··· Data provided ···
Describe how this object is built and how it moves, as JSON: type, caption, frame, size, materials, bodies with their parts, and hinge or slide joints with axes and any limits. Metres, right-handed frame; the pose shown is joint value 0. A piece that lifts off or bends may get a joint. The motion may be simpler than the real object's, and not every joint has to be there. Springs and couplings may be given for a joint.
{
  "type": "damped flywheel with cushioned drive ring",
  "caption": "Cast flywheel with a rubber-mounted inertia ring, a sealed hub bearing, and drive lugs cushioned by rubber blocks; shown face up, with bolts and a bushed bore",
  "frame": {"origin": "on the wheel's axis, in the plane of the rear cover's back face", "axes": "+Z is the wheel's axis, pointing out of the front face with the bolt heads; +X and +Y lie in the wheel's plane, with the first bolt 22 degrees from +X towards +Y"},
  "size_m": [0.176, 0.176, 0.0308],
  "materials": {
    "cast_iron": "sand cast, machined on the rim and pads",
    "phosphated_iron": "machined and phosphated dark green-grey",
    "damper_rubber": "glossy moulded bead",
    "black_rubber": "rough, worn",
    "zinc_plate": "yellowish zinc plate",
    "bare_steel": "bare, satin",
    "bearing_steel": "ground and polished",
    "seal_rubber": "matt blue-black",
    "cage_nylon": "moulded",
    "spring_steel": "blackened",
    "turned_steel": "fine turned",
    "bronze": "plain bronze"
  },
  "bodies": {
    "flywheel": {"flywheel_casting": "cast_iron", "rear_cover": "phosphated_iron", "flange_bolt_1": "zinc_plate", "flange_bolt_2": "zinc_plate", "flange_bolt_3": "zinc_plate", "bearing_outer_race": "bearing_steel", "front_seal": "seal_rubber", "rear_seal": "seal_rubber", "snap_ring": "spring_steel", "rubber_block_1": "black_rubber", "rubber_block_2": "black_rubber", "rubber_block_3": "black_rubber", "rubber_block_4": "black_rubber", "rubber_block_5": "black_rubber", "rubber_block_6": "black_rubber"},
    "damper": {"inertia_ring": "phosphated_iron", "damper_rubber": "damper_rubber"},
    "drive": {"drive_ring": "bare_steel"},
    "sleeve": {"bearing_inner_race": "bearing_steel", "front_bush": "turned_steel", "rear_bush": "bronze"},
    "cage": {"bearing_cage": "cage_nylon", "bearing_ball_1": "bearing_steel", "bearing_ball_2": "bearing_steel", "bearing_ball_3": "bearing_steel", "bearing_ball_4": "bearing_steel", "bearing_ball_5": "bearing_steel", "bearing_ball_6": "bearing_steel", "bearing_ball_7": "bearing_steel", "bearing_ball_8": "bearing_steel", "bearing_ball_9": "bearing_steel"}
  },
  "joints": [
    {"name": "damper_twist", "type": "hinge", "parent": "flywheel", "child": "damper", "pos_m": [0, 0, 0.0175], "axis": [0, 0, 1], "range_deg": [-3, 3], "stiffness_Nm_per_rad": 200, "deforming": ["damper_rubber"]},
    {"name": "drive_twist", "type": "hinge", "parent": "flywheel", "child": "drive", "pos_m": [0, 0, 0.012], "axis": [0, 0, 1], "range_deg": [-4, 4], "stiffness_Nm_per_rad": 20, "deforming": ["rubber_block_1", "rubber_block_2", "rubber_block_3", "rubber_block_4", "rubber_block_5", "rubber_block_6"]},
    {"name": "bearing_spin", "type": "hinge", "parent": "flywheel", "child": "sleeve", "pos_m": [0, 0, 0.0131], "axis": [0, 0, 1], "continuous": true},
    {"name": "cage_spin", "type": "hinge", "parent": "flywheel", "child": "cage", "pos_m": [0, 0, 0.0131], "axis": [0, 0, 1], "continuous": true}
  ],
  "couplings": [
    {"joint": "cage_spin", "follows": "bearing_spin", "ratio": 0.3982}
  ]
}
···
··· Data provided ···
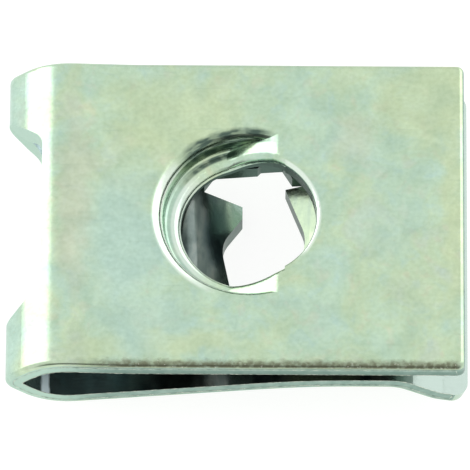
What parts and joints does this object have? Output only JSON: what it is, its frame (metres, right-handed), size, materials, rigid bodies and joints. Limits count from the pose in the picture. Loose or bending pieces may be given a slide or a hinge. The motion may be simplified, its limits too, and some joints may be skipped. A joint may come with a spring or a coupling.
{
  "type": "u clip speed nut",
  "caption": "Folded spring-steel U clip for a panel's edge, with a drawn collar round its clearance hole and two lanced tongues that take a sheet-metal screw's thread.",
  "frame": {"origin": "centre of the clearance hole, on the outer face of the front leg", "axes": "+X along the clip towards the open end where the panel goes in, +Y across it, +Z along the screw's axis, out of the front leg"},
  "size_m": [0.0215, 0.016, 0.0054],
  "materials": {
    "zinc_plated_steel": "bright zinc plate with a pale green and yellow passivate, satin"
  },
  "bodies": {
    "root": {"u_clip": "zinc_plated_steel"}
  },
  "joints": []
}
···
__Instructions for the task__
For this exercise, gather every line of the data that contains the word "materials".

__Reply__
Describe how this object is built and how it moves, as JSON: type, caption, frame, size, materials, bodies with their parts, and hinge or slide joints with axes and any limits. Metres, right-handed frame; the pose shown is joint value 0. A piece that lifts off or bends may get a joint. The motion may be simpler than the real object's, and not every joint has to be there. Springs and couplings may be given for a joint.
  "materials": {
What parts and joints does this object have? Output only JSON: what it is, its frame (metres, right-handed), size, materials, rigid bodies and joints. Limits count from the pose in the picture. Loose or bending pieces may be given a slide or a hinge. The motion may be simplified, its limits too, and some joints may be skipped. A joint may come with a spring or a coupling.
  "materials": {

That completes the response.